** START OF Recorded data **

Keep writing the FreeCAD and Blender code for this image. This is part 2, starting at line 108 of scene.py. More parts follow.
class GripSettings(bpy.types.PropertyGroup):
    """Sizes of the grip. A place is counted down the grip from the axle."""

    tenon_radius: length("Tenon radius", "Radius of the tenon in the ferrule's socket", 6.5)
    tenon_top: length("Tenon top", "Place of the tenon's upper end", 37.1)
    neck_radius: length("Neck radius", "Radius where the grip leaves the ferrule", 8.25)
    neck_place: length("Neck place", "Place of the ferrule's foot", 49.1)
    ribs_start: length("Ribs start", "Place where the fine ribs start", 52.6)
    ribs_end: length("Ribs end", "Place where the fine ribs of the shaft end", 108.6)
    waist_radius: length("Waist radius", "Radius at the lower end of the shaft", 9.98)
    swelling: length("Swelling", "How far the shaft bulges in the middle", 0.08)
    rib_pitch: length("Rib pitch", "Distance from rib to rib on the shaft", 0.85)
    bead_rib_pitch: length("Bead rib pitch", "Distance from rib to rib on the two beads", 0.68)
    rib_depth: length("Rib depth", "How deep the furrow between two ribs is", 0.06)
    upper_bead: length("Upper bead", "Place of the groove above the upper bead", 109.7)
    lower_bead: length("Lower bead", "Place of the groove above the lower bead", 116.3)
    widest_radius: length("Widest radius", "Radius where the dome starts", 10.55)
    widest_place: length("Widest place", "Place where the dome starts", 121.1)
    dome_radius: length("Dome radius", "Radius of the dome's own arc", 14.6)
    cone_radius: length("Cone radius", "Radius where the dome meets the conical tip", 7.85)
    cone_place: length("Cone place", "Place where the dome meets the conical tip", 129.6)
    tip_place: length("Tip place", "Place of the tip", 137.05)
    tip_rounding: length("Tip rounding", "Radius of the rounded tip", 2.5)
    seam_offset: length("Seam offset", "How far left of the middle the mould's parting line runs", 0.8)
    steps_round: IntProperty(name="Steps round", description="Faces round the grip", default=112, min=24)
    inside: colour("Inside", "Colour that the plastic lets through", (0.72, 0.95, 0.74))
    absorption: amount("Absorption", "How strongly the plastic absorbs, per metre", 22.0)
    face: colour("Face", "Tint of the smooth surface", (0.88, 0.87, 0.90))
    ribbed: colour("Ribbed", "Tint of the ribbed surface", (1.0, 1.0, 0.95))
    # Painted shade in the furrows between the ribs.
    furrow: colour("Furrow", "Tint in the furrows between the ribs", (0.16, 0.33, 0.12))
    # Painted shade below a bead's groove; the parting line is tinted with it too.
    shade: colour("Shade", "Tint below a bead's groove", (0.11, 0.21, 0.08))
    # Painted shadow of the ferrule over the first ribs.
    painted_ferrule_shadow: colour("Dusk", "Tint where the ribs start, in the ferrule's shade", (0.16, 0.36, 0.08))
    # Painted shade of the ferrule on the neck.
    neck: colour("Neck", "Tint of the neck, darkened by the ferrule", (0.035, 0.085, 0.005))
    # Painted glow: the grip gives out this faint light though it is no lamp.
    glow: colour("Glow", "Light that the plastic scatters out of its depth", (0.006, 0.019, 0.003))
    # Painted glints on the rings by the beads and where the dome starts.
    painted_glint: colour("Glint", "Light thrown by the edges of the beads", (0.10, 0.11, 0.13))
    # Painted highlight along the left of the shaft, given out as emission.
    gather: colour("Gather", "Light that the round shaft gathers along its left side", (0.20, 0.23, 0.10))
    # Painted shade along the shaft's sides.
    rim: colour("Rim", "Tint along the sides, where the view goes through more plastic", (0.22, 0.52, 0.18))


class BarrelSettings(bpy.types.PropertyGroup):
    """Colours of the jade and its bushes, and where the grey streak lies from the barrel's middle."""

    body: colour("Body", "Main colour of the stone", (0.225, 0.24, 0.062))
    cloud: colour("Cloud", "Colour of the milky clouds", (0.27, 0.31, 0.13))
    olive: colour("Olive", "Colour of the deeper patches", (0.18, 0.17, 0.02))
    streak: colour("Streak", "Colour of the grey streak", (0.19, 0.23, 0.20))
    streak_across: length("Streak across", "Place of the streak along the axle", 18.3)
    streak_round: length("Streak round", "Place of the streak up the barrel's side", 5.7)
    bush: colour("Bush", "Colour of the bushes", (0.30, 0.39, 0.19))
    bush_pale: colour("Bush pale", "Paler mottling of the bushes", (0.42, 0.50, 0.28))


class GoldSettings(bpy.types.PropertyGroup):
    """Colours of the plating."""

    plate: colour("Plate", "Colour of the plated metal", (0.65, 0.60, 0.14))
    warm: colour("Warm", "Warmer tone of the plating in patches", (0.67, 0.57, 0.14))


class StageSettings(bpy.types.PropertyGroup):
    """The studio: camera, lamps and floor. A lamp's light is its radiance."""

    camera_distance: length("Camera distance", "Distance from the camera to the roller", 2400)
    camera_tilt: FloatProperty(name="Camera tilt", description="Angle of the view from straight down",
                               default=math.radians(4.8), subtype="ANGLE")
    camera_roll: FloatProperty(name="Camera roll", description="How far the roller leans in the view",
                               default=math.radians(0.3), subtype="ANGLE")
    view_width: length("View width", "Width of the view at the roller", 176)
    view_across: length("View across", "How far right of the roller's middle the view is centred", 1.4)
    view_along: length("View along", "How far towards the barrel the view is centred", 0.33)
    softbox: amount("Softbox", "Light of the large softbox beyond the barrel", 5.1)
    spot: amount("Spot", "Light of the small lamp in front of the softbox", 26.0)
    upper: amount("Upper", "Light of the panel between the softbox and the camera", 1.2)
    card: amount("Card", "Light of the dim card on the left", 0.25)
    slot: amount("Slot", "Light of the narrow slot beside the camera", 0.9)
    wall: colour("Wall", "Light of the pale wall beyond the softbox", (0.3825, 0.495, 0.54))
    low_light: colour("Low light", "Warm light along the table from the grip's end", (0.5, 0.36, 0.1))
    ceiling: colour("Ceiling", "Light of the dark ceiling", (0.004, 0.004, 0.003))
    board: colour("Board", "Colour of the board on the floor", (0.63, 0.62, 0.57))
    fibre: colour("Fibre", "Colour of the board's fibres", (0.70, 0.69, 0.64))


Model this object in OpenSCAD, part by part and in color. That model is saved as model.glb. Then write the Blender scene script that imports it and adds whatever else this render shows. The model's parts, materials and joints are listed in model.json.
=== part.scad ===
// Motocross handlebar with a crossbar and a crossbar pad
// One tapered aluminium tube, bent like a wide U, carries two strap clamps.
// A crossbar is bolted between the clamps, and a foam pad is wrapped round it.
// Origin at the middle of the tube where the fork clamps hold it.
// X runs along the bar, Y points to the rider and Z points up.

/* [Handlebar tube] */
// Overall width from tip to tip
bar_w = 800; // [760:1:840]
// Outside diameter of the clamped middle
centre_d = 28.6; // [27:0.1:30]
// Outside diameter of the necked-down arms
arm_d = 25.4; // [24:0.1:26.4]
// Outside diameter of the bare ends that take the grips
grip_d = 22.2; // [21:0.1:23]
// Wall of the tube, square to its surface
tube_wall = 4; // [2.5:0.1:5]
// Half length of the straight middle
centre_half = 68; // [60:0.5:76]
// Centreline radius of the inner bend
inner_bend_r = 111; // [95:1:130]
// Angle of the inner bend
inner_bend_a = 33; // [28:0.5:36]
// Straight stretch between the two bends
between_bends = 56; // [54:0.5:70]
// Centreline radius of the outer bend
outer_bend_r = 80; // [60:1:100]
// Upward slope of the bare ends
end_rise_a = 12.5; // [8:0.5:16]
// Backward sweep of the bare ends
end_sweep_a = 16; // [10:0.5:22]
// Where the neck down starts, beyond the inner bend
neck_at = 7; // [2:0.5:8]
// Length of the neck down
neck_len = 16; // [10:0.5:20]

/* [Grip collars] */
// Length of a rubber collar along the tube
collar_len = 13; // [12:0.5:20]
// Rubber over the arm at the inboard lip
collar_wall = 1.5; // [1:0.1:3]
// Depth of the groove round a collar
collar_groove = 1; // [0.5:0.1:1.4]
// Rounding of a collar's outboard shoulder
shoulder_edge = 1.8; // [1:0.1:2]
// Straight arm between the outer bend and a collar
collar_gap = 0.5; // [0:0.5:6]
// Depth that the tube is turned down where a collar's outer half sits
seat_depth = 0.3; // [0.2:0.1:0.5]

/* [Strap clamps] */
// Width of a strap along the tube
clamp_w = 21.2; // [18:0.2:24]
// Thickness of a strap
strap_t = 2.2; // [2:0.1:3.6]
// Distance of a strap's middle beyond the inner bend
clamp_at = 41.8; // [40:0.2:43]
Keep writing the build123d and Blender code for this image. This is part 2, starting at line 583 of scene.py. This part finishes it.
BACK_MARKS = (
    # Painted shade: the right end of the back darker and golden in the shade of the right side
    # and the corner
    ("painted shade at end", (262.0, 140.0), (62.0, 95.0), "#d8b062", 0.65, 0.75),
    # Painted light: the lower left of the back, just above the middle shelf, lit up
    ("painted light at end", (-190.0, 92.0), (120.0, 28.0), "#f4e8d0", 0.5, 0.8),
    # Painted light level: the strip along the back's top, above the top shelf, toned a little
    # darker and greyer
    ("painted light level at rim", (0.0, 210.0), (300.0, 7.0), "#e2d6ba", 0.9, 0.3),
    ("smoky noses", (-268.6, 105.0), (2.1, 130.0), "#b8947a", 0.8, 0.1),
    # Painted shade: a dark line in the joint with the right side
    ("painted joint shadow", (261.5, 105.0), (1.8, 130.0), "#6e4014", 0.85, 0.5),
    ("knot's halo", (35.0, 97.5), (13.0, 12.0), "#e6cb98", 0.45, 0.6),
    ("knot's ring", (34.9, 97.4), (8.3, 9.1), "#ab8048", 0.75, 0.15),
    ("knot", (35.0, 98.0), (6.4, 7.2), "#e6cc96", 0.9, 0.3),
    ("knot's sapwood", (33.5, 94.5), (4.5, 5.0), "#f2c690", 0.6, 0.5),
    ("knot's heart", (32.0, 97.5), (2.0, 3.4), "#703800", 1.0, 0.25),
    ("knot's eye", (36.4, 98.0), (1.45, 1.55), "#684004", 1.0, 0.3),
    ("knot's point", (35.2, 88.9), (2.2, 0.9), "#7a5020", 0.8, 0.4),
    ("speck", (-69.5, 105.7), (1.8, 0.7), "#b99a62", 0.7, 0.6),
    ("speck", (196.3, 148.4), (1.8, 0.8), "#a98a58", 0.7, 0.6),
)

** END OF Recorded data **

→ **Instructions to follow**: Without changing anything, quote the lines from the top of the data to the line that contains "of the grip.", including that line.

→ **Result of the task**:
Keep writing the FreeCAD and Blender code for this image. This is part 2, starting at line 108 of scene.py. More parts follow.
class GripSettings(bpy.types.PropertyGroup):
    """Sizes of the grip. A place is counted down the grip from the axle."""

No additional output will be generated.